Anthony Johnson

Anthony Johnson

Assistant Professor of Sociology, Ohio State University
IAI Postdoctoral Fellow, 2018-2020
headshot of Anthony Johnson
Anthony completed his Ph.D. in Sociology at Northwestern University in 2018. Anthony’s research is broadly at the intersection of inequality; education; science, technology, engineering, and math (STEM); and culture. His current book project, tentatively titled Becoming Study Buddies: How Inequalities Persist at Elite Colleges in an Era of Collaborative Learning, examines how undergraduate students form academic peer groups in ways that reproduce educational inequalities. Drawing on a qualitative case study of an engineering school at an elite private university, he shows that academic peer sorting is the result of the interaction between the diverse cultural, social, and economic resources students bring to college—based on social class, race/ethnicity, and gender—and the institutional practices and structures of the university.

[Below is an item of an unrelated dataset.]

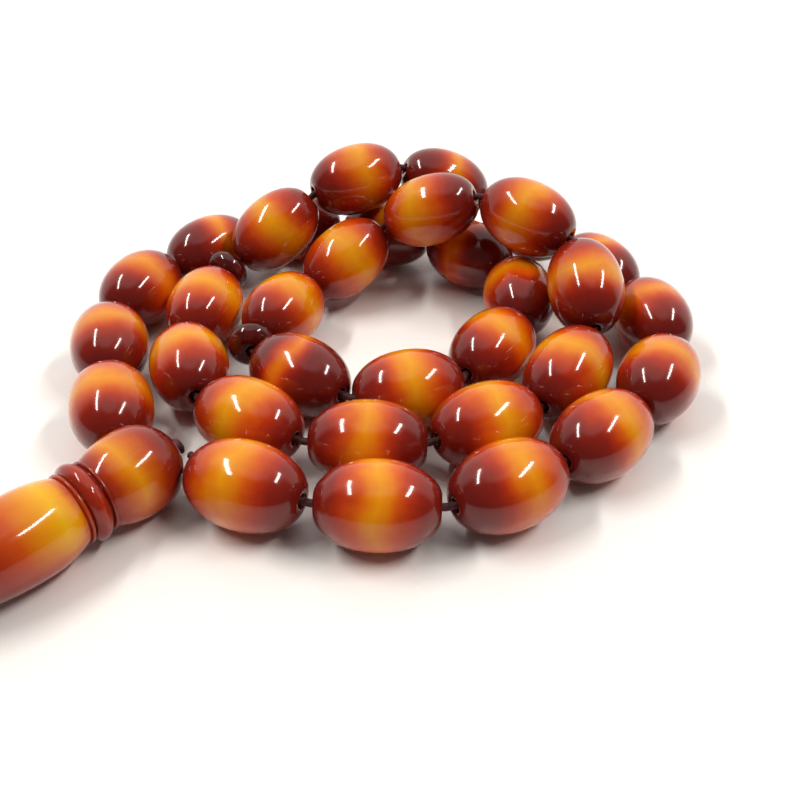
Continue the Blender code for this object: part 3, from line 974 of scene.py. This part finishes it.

Anthony analyzes how institutionalized grading practices and the structure of extracurricular activities on campus can have the unintended consequence of concentrating learning opportunities that best align with the academic norms and expectations of the school firmly in the hands of students who already enjoy social group privilege. In the wake of the adoption of collaborative learning approaches designed to reduce persistent achievement gaps in America, Anthony’s research reveals how these innovative approaches, in fact, facilitate the reproduction of educational disparities and the reforms needed to reduce achievement gaps perpetuated through peer networks. Anthony’s research has been supported by fellowships from the National Academy of Education/Spencer Foundation and the National Science Foundation.